The necessary background is here. Last week, Roger Ebert posted a one-star review of the indie drama Tru Loved. At the end of the scathing piece, he revealed that he had only watched 8 minutes of the film -- and that "after that, you're on your own." In a blog entry, he defended the review on aesthetic grounds: he placed the revelation at the end because it worked there. That post generated some 500 comments, and Will's post here a somewhat less impressive 17, splitting pretty evenly between commenters who sympathized with Ebert's life's-too-short impulse, and those who thought giving one star to a film he quit on, and hiding his dereliciton of duty at the bottom of the review, was not cool.

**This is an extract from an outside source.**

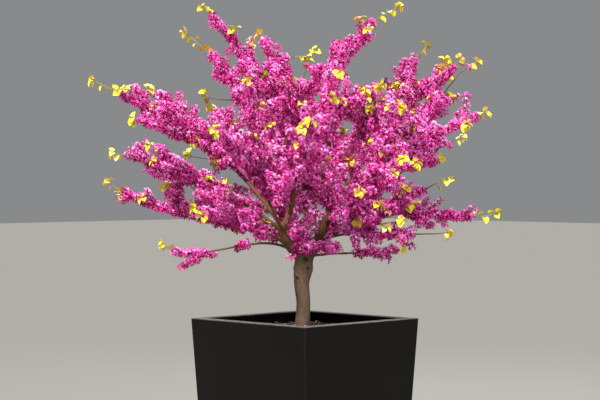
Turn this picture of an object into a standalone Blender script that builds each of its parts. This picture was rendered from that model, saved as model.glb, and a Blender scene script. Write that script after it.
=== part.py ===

In a follow-up entry, Ebert agrees that it wasn't cool. He insists it wasn't unethical, but admits he shouldn't have done it. As penance, he watched the rest of the film and added a section to his review. "I will never, ever, again review a film I have not seen in its entirety," he says. "Never. Ever."

It seems to me that there has to be a middle ground here. There's nothing wrong with quitting on a film and then writing about it, perhaps shedding light on why you walked out. But you have to front it. And you can't claim it's a review -- that means no star ratings. I walked out of The Mummy: Tomb of the Dragon Emperor and wrote about how awful it was. I don't think I did anything wrong. But I didn't pretend to be reviewing it.

That said, Ebert's addendum to his original "review" is characteristically insightful and well worth reading. And by the way: has anyone actually seen Tru Loved? What's its deal?